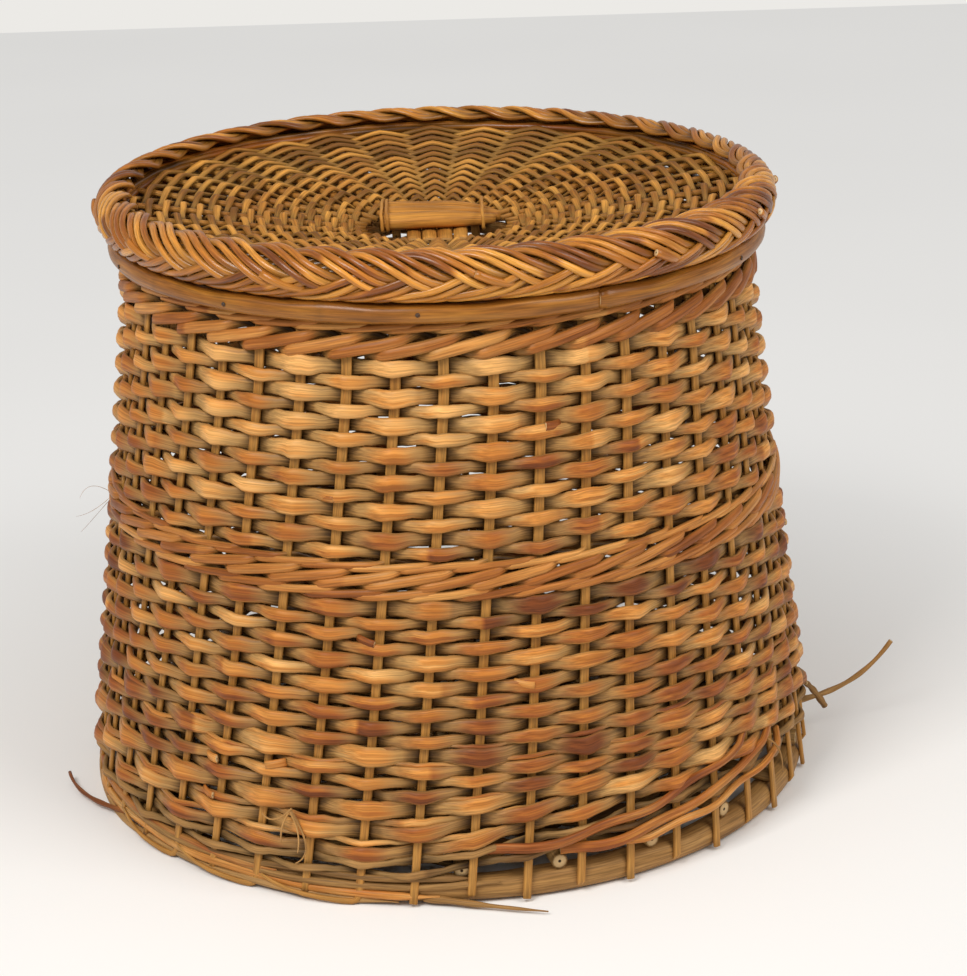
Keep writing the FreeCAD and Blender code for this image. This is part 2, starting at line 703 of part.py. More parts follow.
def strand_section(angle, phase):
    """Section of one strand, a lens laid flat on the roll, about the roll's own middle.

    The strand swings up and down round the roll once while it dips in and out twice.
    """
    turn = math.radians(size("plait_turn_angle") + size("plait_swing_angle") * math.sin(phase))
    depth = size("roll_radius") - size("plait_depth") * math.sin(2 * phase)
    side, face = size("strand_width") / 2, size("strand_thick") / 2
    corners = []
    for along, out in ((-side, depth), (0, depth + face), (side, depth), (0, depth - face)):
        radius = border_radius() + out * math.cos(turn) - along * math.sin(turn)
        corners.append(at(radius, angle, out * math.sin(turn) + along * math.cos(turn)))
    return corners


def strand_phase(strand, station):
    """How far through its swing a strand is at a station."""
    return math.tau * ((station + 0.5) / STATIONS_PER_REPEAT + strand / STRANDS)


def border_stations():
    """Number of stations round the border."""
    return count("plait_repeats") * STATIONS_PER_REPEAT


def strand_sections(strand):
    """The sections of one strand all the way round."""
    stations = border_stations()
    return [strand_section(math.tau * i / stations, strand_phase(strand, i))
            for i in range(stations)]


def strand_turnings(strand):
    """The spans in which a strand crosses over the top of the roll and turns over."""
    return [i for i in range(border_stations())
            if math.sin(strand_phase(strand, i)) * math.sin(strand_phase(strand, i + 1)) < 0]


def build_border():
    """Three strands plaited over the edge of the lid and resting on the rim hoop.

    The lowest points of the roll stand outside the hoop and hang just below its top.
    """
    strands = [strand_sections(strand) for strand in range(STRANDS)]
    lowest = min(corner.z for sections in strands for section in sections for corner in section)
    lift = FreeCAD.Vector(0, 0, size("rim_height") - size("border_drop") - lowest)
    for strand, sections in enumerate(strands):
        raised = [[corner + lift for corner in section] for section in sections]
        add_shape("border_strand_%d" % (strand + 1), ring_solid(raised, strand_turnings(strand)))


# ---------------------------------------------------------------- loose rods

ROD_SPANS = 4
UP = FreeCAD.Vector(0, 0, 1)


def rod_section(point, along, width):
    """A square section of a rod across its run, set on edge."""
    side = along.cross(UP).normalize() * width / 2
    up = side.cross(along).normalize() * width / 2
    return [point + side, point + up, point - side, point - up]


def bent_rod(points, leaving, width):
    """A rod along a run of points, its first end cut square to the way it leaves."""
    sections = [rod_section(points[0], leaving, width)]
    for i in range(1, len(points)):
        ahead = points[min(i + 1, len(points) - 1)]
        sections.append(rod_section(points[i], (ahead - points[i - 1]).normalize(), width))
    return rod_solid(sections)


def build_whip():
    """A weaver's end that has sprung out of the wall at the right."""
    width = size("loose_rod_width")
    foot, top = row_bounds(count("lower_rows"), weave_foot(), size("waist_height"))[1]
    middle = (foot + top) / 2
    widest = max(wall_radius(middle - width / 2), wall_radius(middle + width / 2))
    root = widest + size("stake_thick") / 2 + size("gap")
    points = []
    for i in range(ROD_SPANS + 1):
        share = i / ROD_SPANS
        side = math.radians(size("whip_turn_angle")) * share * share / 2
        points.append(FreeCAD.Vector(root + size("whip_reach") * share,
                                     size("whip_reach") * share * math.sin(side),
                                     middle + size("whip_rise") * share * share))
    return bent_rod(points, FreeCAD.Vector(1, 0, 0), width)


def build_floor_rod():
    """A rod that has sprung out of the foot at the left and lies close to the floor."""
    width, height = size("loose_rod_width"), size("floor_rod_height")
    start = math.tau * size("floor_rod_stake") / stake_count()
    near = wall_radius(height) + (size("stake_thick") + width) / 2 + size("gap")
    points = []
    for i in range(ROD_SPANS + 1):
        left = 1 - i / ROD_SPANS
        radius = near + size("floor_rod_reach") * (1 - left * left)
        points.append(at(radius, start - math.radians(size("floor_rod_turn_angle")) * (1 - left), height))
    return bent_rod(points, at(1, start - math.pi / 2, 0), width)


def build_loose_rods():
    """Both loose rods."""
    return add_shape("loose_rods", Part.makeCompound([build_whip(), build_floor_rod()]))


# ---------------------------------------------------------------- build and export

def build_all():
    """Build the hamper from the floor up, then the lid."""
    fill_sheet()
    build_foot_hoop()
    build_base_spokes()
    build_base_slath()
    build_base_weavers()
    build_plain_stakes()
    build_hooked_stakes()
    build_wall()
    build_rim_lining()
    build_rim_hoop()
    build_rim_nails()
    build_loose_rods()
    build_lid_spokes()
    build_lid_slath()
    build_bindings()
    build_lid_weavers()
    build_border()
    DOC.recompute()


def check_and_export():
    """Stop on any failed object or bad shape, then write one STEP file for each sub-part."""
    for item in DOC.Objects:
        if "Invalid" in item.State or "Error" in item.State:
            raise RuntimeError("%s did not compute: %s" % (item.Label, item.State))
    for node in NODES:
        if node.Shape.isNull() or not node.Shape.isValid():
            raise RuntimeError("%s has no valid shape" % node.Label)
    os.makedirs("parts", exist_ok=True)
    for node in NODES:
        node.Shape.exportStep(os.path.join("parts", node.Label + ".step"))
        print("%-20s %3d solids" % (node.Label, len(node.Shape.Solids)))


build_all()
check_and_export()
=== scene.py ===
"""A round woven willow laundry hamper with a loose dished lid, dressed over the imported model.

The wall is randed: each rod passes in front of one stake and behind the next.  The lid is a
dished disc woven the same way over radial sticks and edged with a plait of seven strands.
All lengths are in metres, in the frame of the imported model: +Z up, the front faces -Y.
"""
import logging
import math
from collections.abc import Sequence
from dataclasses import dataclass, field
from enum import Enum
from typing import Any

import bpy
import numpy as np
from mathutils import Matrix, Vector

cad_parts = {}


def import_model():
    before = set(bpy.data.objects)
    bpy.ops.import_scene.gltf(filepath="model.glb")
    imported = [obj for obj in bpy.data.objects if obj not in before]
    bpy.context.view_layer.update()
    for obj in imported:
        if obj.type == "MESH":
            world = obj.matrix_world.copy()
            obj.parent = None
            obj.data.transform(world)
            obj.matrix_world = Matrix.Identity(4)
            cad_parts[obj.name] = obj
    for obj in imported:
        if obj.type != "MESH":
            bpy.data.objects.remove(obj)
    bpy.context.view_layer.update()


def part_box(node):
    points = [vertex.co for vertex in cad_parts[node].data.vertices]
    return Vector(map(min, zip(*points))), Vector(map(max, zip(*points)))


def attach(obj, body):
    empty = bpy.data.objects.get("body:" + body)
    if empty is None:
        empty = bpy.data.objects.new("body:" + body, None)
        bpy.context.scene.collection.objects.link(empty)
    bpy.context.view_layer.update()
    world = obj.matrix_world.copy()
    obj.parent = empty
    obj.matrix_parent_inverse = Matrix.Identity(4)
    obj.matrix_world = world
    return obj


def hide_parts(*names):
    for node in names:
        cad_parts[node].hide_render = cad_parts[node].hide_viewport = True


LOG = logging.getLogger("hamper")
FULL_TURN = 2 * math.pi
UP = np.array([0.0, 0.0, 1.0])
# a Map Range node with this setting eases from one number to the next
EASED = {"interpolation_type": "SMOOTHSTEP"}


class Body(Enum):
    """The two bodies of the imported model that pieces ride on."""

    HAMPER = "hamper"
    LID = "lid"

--

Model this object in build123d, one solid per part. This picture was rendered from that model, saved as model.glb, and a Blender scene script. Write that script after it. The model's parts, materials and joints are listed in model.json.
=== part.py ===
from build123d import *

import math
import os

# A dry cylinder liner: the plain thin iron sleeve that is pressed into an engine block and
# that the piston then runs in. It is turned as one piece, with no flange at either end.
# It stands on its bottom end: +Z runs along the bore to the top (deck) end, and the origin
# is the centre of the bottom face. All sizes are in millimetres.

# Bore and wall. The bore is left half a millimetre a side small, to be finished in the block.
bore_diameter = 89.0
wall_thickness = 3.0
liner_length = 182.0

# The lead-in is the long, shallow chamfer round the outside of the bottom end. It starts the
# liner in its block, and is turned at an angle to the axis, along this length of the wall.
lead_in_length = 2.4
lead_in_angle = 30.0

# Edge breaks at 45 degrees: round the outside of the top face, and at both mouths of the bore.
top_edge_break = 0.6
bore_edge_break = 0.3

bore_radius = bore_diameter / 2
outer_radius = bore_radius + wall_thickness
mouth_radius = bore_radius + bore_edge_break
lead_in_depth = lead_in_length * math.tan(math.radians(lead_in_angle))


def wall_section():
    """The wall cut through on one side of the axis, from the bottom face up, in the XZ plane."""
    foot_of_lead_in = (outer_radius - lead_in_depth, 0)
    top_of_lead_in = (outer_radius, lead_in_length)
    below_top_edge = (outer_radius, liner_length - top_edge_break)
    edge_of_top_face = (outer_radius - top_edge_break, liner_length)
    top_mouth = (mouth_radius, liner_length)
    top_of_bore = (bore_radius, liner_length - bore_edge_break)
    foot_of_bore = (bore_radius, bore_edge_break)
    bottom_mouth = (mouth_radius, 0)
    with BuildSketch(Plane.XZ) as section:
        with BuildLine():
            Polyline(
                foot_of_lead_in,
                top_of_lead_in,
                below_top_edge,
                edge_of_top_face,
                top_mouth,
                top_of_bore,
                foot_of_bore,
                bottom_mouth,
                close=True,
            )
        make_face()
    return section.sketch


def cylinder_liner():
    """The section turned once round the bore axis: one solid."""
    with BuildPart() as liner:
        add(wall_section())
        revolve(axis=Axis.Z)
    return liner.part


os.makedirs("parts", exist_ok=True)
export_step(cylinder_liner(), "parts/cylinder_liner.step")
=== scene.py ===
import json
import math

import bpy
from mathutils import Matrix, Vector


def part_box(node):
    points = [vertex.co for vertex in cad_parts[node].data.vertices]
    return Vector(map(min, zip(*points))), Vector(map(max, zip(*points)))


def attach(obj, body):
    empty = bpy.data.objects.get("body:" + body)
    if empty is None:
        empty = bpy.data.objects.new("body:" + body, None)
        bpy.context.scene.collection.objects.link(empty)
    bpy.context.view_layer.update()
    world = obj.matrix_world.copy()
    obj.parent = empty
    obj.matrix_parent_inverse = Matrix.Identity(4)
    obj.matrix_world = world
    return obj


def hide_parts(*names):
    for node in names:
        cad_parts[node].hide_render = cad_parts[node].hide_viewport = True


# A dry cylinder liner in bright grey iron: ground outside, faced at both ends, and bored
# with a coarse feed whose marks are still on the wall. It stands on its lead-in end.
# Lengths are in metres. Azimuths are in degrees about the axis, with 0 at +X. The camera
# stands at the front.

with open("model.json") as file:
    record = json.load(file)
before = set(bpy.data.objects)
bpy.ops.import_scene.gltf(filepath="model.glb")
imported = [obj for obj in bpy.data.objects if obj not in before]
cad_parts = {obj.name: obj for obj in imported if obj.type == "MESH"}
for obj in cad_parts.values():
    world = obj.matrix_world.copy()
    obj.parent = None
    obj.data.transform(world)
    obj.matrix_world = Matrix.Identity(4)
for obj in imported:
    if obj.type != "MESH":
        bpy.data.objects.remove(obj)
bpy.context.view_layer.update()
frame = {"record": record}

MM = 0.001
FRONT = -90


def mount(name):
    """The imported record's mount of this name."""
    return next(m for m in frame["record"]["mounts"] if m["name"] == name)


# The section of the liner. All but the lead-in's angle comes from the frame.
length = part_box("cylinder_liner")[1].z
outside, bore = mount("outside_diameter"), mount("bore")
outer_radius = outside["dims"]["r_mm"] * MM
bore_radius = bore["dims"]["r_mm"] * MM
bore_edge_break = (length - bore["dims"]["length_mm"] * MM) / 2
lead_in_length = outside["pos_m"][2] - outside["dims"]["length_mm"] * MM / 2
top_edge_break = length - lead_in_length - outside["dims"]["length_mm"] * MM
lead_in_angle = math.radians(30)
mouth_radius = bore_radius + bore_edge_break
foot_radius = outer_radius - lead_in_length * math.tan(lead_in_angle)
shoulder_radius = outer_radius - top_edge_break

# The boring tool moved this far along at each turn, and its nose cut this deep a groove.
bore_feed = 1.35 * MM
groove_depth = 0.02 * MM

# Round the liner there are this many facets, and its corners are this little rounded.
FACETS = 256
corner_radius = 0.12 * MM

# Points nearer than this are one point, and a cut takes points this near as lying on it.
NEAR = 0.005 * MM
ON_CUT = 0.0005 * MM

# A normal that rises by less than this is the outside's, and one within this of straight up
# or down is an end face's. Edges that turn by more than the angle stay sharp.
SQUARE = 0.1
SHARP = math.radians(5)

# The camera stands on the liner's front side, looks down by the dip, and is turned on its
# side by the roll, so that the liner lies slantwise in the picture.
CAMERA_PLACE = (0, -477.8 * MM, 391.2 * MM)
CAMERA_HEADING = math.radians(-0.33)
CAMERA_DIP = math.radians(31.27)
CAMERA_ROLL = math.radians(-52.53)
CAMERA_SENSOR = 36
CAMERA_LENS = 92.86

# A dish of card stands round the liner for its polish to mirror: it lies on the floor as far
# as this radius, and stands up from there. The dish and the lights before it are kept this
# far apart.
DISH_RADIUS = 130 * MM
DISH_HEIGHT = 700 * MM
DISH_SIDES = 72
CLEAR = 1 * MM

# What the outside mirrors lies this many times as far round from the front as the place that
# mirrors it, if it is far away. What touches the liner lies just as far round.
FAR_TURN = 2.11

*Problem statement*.
Emit only the lines from the one containing "build and export" through the one containing "cad_parts[obj.name] = obj", copied exactly.

*Full output*.
# ---------------------------------------------------------------- build and export

def build_all():
    """Build the hamper from the floor up, then the lid."""
    fill_sheet()
    build_foot_hoop()
    build_base_spokes()
    build_base_slath()
    build_base_weavers()
    build_plain_stakes()
    build_hooked_stakes()
    build_wall()
    build_rim_lining()
    build_rim_hoop()
    build_rim_nails()
    build_loose_rods()
    build_lid_spokes()
    build_lid_slath()
    build_bindings()
    build_lid_weavers()
    build_border()
    DOC.recompute()


def check_and_export():
    """Stop on any failed object or bad shape, then write one STEP file for each sub-part."""
    for item in DOC.Objects:
        if "Invalid" in item.State or "Error" in item.State:
            raise RuntimeError("%s did not compute: %s" % (item.Label, item.State))
    for node in NODES:
        if node.Shape.isNull() or not node.Shape.isValid():
            raise RuntimeError("%s has no valid shape" % node.Label)
    os.makedirs("parts", exist_ok=True)
    for node in NODES:
        node.Shape.exportStep(os.path.join("parts", node.Label + ".step"))
        print("%-20s %3d solids" % (node.Label, len(node.Shape.Solids)))


build_all()
check_and_export()
=== scene.py ===
"""A round woven willow laundry hamper with a loose dished lid, dressed over the imported model.

The wall is randed: each rod passes in front of one stake and behind the next.  The lid is a
dished disc woven the same way over radial sticks and edged with a plait of seven strands.
All lengths are in metres, in the frame of the imported model: +Z up, the front faces -Y.
"""
import logging
import math
from collections.abc import Sequence
from dataclasses import dataclass, field
from enum import Enum
from typing import Any

import bpy
import numpy as np
from mathutils import Matrix, Vector

cad_parts = {}


def import_model():
    before = set(bpy.data.objects)
    bpy.ops.import_scene.gltf(filepath="model.glb")
    imported = [obj for obj in bpy.data.objects if obj not in before]
    bpy.context.view_layer.update()
    for obj in imported:
        if obj.type == "MESH":
            world = obj.matrix_world.copy()
            obj.parent = None
            obj.data.transform(world)
            obj.matrix_world = Matrix.Identity(4)
            cad_parts[obj.name] = obj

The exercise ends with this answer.